Le Temps des moissons est une poignante fresque travaillant l’intime et le collectif pour illustrer la bascule de la Chine rurale dans la modernité. C’est à voir cette semaine en salle distribué par ARP Sélection.

Chuang doit passer l’année de ses dix ans à la campagne, en famille mais sans ses parents, partis en ville chercher du travail. Le cycle des saisons, des mariages et des funérailles, le poids des traditions et l’attrait du progrès, rien n’échappe à l’enfant, notamment les silences de sa tante, une jeune femme qui aspire à une vie plus libre.
Le Temps des moissons est une magnifique fresque rurale capturant, par le prisme intime, la Chine à un moment charnière de son histoire. Cette bascule se fait à travers le regard du jeune Chuang (Shang Wang), garçon de dix ans habitant avec ses grands-parents. Ceux-ci vivent les derniers feux de la politique rurale collectiviste de la Chine, amenée à s’inscrire dans une logique capitaliste avec l’industrialisation de l’exploitation et le produit de leur terre désormais livré de manière individuelle par les paysans. Le récit se déroule justement en 1991, année durant laquelle ces changements interviennent et l’ensemble revêt une dimension autobiographique et nostalgique pour le réalisateur.

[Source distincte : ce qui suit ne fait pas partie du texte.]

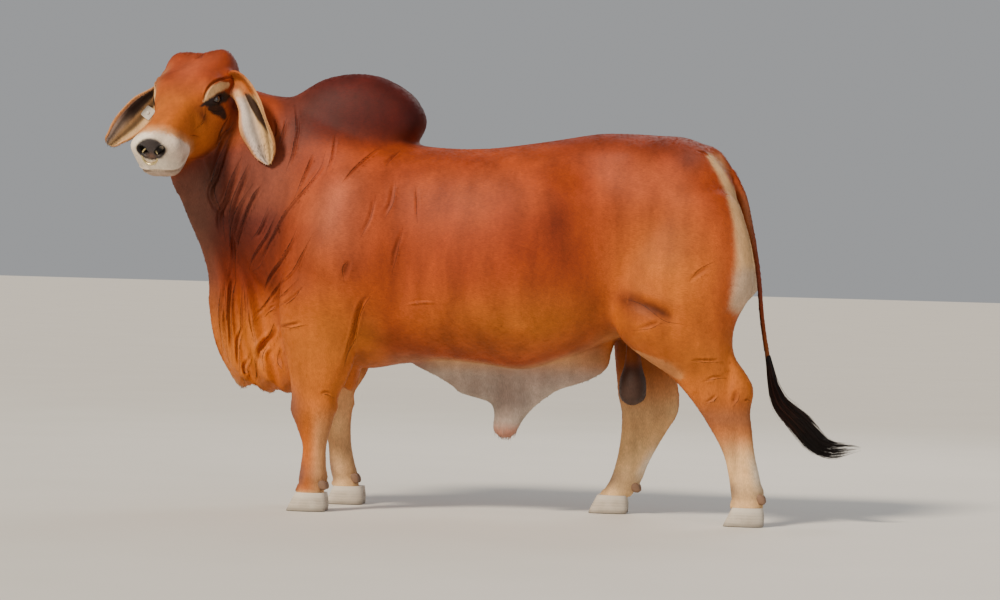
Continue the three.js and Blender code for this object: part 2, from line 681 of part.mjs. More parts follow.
// The flesh is modelled whole, hollowed for what is let into it, and then parted
const LEGS = Object.keys(legRows);
const eyelids = SIDES.map(([, side]) => lids(side));
let flesh = joined([
  trunk(), neck(), hump(), dewlap(), skull(),
  ...eyelids.map(({ mound }) => mound),
  ...LEGS.map((name) => leg(name)),
]);
flesh = flesh.simplify(SMOOTHING);
for (const { almond } of eyelids) flesh = flesh.subtract(almond);
for (const [, side] of SIDES) flesh = flesh.subtract(eyeBall(side, GAP)).subtract(nostril(side));
flesh = flesh.subtract(noseRing(RING_WIRE + GAP)).subtract(tail(GAP));

const solids = {};
function take(name, planes, gap = GAP) {
  solids[name] = flesh.intersect(region(planes));
  flesh = flesh.subtract(region(planes, gap));
}
const [mouthPlace, mouthLevel] = MOUTH;
const PAD = { depth: 22, bottom: -92, half: 66 };
take('nose_pad', [
  headPlane([HEAD_LENGTH - PAD.depth, 0, 0], [1, 0, 0]),
  headPlane([0, 0, PAD.bottom], [0, 0, 1]),
  headPlane([0, PAD.half, 0], [0, -1, 0]),
  headPlane([0, -PAD.half, 0], [0, 1, 0]),
]);
const CHIN_LEVEL = -222;
take('jaw', [
  headPlane([mouthPlace, 0, 0], [1, 0, 0]),
  headPlane([mouthPlace, 0, mouthLevel], [0.04, 0, -1]),
  headPlane([mouthPlace, 0, CHIN_LEVEL], [-0.25, 0, 1]),
], MOUTH_GAP);
take('head', [
  headPlane([-20, 0, 10], [0.787, 0, 0.617]),
  headPlane([215, 0, -312], [-0.4, 0, 0.92]),
  [[-935, 0, 0], [-1, 0, 0]],
  [[0, 0, 1170], [0, 0, 1]],
]);
const KNEE = 362;
const HOCK = { left: 462, right: 412 };
const FORE_INSIDE = 98;           // how far from the middle the legs part from the trunk
const HIND_INSIDE = 92;
const BEHIND_FORELEGS = -385;
const BEFORE_HIND_LEGS = 398;
const facingX = (x, way) => [[x, 0, 0], [way, 0, 0]];
for (const [word, side] of SIDES) {
  const fore = [[0, side * FORE_INSIDE, 0], [0, side, 0]];
  const hind = [[0, side * HIND_INSIDE, 0], [0, side, 0]];
  take(`foreleg_${word}_lower`, [fore, [[0, 0, KNEE], [0, 0, -1]], facingX(-200, -1)]);
  take(`foreleg_${word}_upper`, [fore, [[-600, 0, 830], [-0.1, 0, -1]], facingX(BEHIND_FORELEGS, -1)]);
  take(`hindleg_${word}_lower`, [hind, [[600, 0, HOCK[word]], [0, 0, -1]], facingX(200, 1)]);
  take(`hindleg_${word}_upper`, [hind, [[400, 0, 660], [0.643, 0, -0.766]], facingX(BEFORE_HIND_LEGS, 1)]);
}
take('hump', [[[-300, 0, 1362], [0.246, 0, 0.97]], facingX(-282, -1), facingX(-830, 1)]);
take('dewlap', [[[-965, 0, 990], [-0.758, 0, -0.652]]]);
take('neck', [[[-745, 0, 1200], [-0.986, 0, 0.164]]]);
take('chest', [facingX(-330, -1)]);
take('barrel', [facingX(380, -1)]);
solids.hindquarters = flesh;

// Pieces that lie on the flesh, cut back to it
solids.sheath = sheath().subtract(trunk(GAP));
solids.scrotum = scrotum().subtract(trunk(GAP));
for (const [word, side] of SIDES) {
  solids[`ear_${word}`] = ear(blades[word]).subtract(skull(GAP)).subtract(neck(GAP));
  solids[`eye_${word}`] = eyeBall(side);
}
solids.ear_tag = earTag();
solids.nose_ring = noseRing(RING_WIRE);
const wholeTail = tail();
const switchTop = [[0, 0, TAIL_END], [0, 0, -1]];
const tailJoint = [[937, 0, 1000], [0.2, 0, -1]];
solids.tail_upper = wholeTail.subtract(region([tailJoint], GAP));
solids.tail_lower = wholeTail.intersect(region([tailJoint])).subtract(region([switchTop], GAP));
solids.tail_switch = tailSwitch().simplify(SMOOTHING).intersect(region([switchTop]));
for (const [name, { toe, side, dewclaw: place }] of Object.entries(feet)) {
  for (const [word, out] of [['outer', 1], ['inner', -1]]) {
    const away = Math.sign(side) * out;
    solids[`hoof_${name}_${word}`] = claw(toe, side + away * (CLAW_WIDTH + CLAW_SPACE) / 2);
    solids[`dewclaw_${name}_${word}`] = dewclaw(place, side + away * 29).subtract(leg(name, GAP));
  }
}

// Colours of the animal's parts
const finish = (color, roughness = 0.8, metalness = 0) => ({ color, roughness, metalness });
const COAT = finish('#b5562a');
const FINISHES = [
  [/^hump|^neck/, finish('#8a3f20')],
  [/^dewlap|^chest/, finish('#a84c24')],
  [/lower$/, finish('#c08a5c')],
  [/^nose_pad/, finish('#6f6670', 0.45)],
  [/^jaw/, finish('#e6d6c0')],
  [/^ear_tag/, finish('#f2f0ea', 0.5)],
  [/^ear_/, finish('#c98a5a')],
  [/^eye_/, finish('#140c08', 0.1)],
  [/^nose_ring/, finish('#d9c08a', 0.3, 1)],
  [/^hoof|^dewclaw/, finish('#a39787', 0.55)],
  [/^sheath/, finish('#a9988c')],
  [/^scrotum/, finish('#8f7f80', 0.6)],
  [/^tail_switch/, finish('#15100e', 0.6)],
];
const finishOf = (name) => (FINISHES.find(([pattern]) => pattern.test(name)) ?? [null, COAT])[1];

// Each part keeps its largest closed surface
const largest = (body) => body.decompose().reduce((best, piece) => (piece.volume() > best.volume() ? piece : best));
function meshOf(name, body) {
  const { vertProperties, triVerts } = largest(body).getMesh();
  const geometry = new THREE.BufferGeometry();
  geometry.setAttribute('position', new THREE.BufferAttribute(vertProperties, 3));
  geometry.setIndex(new THREE.BufferAttribute(triVerts, 1));
  geometry.computeVertexNormals();
  const mesh = new THREE.Mesh(geometry, new THREE.MeshStandardMaterial(finishOf(name)));
  mesh.name = name;
  return mesh;
}

// The bull stands with the middle of its box over the origin and its soles on the floor
const bull = new THREE.Group();
for (const [name, body] of Object.entries(solids)) bull.add(meshOf(name, body));
const box = new THREE.Box3().setFromObject(bull);
const middle = box.getCenter(vec(0, 0, 0));
bull.position.set(-middle.x, -middle.y, -box.min.z);

export default bull;
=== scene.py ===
"""A red Brahman bull, life size: one folded skin with short coat, eyes, ears, hooves, ring, tag and tail.

Shapes are worked out in the bull's own frame, in millimetres: X from the head to the tail, the bull's left
side towards -Y, Z up from the floor. They are moved into the frame's place when they become meshes.
"""

import bpy
import numpy as np
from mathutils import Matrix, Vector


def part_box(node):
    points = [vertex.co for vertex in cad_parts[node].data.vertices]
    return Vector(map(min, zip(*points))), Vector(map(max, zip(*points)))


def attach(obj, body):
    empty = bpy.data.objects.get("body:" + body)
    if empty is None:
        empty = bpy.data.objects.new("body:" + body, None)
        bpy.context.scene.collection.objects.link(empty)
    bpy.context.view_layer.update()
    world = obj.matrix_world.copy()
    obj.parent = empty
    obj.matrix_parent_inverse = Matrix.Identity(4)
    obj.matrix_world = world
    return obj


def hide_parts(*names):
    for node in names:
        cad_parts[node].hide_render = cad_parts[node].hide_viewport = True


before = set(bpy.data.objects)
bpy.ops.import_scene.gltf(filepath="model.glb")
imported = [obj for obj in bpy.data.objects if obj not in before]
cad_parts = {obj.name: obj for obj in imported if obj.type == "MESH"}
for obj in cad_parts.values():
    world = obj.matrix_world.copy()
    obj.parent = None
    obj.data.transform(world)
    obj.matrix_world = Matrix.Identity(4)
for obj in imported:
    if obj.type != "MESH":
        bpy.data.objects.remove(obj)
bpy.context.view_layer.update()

import openvdb
from bpy.props import FloatProperty, FloatVectorProperty, IntProperty, PointerProperty
from mathutils import Matrix
from mathutils.bvhtree import BVHTree

bl_info = {
    "name": "Red Brahman Bull",
    "version": (1, 0, 0),
    "blender": (4, 5, 0),
    "location": "3D View > Sidebar > Bull",
    "description": "Builds the skin, coat, head, hooves and tail of a life-size Brahman bull",
    "category": "Add Mesh",
}

# Driving dimensions in millimetres and degrees, the same as those of the solids
HIP_HEIGHT = 1413.0
HUMP_HEIGHT = 1620.0
POLL = np.array([-1132.0, -60.0, 1671.0])
HEAD_YAW = 75.5
HEAD_PITCH = 38.0
HEAD_LENGTH = 540.0
HEAD_WIDTH = 286.0
EYE_RADIUS = 21.0
EAR_WIDTH = 140.0
EAR_THICKNESS = 8.0
BELLY_WIDTH = 770.0
FORE_TRACK = 400.0
HIND_TRACK = 410.0
CLAW_HEIGHT = 68.0
CLAW_WIDTH = 58.0
CLAW_LENGTH = 146.0
CLAW_SPACE = 5.0
RING_RADIUS = 31.0
RING_WIRE = 4.0
NOSE_SHIFT = 8.0
FORE_LEFT_TOE = -742.0
SIDES = (("left", -1), ("right", 1))
AXIS = np.eye(3)

# The outer claw of the left fore foot says where the bull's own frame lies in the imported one
CLAW_CORNER = np.array([FORE_LEFT_TOE, -FORE_TRACK / 2 - CLAW_WIDTH - CLAW_SPACE / 2, 0.0])
SHIFT = np.array(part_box("hoof_fore_left_outer")[0]) - CLAW_CORNER / 1000


def linear(text, alpha=1.0):
    """An sRGB hex colour as linear red, green, blue and alpha."""
    channels = [int(text[i : i + 2], 16) / 255 for i in (1, 3, 5)]
    return (*[c / 12.92 if c <= 0.04045 else ((c + 0.055) / 1.055) ** 2.4 for c in channels], alpha)


def rgb(text):
    return np.array(linear(text)[:3])


def colour_setting(name, description, text):
    return FloatVectorProperty(
        name=name, description=description, default=linear(text)[:3], size=3, subtype="COLOR", min=0, max=1
    )


def length_setting(name, description, default):
    return FloatProperty(
        name=name, description=description, default=default, subtype="DISTANCE", unit="LENGTH"
    )


class BullSizes(bpy.types.PropertyGroup):
    coat_depth: length_setting("Coat depth", "How far the skin lies inside the solids", 0.003)
    cell: length_setting(
        "Skin cell", "Size of the cells in which the parts of the skin are joined", 0.004
    )
    skin_triangles: IntProperty(
        name="Skin triangles", description="Most triangles that the skin keeps", default=190000,
    )
    hair_length: length_setting("Hair length", "Length of a tuft of the short coat on the body", 0.013)
    tufts: IntProperty(
        name="Tufts", description="How many tufts of short coat there are", default=96000,
    )
    strands: IntProperty(
        name="Strands", description="How many locks hang in the switch of the tail", default=1300,
    )
    fold_depth: FloatProperty(
        name="Fold depth", description="Depth of all folds of the skin, as a share of the usual", default=1.0,
        subtype="FACTOR", min=0, max=2,
    )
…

L’intérêt de Huo Meng repose moins sur le réalisme de cette vie rurale (même si elle est impeccablement retranscrite) que sur l’observation tendre et bienveillante d’un lien tant familial que social dans cette communauté. Les difficultés sont bien là, mais la solidarité permet de les surmonter tant bien que mal, à l’image de ces voisins ayant du mal à joindre les deux bouts avec un fils aîné attardé mental ne pouvant les aider dans leur labeur. La modernité s’invite par intermittence, l’apparition d’une voiture nous rassurant sur le fait que l’ensemble se déroule bien à la fin du XXe siècle, ou encore les haut-parleurs diffusant les actualités internationales en ville pour des locaux indifférents car tout à leurs préoccupations quotidiennes.

Huo Meng embrasse cette harmonie collective par une imagerie ample, des plans d’ensemble somptueux observant au fil des saisons les paysans au travail. Ce regard macro s’imprègne d’une attention micro pour saisir les individus dans leurs tracas intimes. Le héros Chuang subit ainsi la politique de l’enfant unique en étant séparé de ses parents (situation offrant d’ailleurs une déchirante scène de séparation toute en retenue), mais la cellule familiale lui permet d’avoir une mère de substitution par sa jeune tante (Zhang Chuwen) avec laquelle il entretien un lien profond. Le réalisateur joue d’ailleurs de ce côté macro et micro pour cet élément du récit quand, en début de film, on voit en plan d’ensemble Chuang quitter sa mère «biologique» pour courir retrouver cette mère putative dans une même image. La séparation se fera aussi à ces deux échelles lorsque la tante, pour couvrir la naissance supplémentaire plaçant sa sœur en porte-à-faux, devra épouser un homme qu’elle n’aime pas.

La transition entre les saisons correspond aussi symboliquement à la rupture avec cette existence paisible. Le printemps et l’été guident les humeurs les plus contemplatives, les moments les plus radieux, quand l’hiver fait surgir les éléments de nouveau macro et micro qui briseront l’harmonie. La douloureuse cérémonie de mariage intervient en hiver, les premières machines agricoles exercent leur efficacité sous la neige, le décès paisible d’une matriarche tout comme celui tragique et accidentel d’un jeune se passe dans la blancheur hivernale. Le Temps des moissons est une belle odyssée introspective dont l’émotion ne se dément jamais.

Le film gêne paradoxalement le pouvoir Chinois aux entournures en célébrant cette époque révolue, notamment par l’interprétation qu’en feront les occidentaux (dont l’auteur de ces lignes) en comparaison d’une Chine moderne et individualiste – entre autres quand le film fut présenté à la Berlinale en 2025 où il remporta l’Ours d’argent – alors que le seul regard nostalgique se tient aussi. Ainsi Le Temps des moissons n’a toujours pas été distribué en Chine à ce jour, et ne doit son exploitation internationale qu’aux accords avec ses coproducteurs étrangers dont la France. Patience en tout cas avant de constituer vos tops de fin d’année, vous n’avez sans doute pas encore vu un film qui pourrait y figurer aux plus hautes places.
Le Temps des moissons de Huo Meng. Chine. 2025. En salles le 24/12/2025.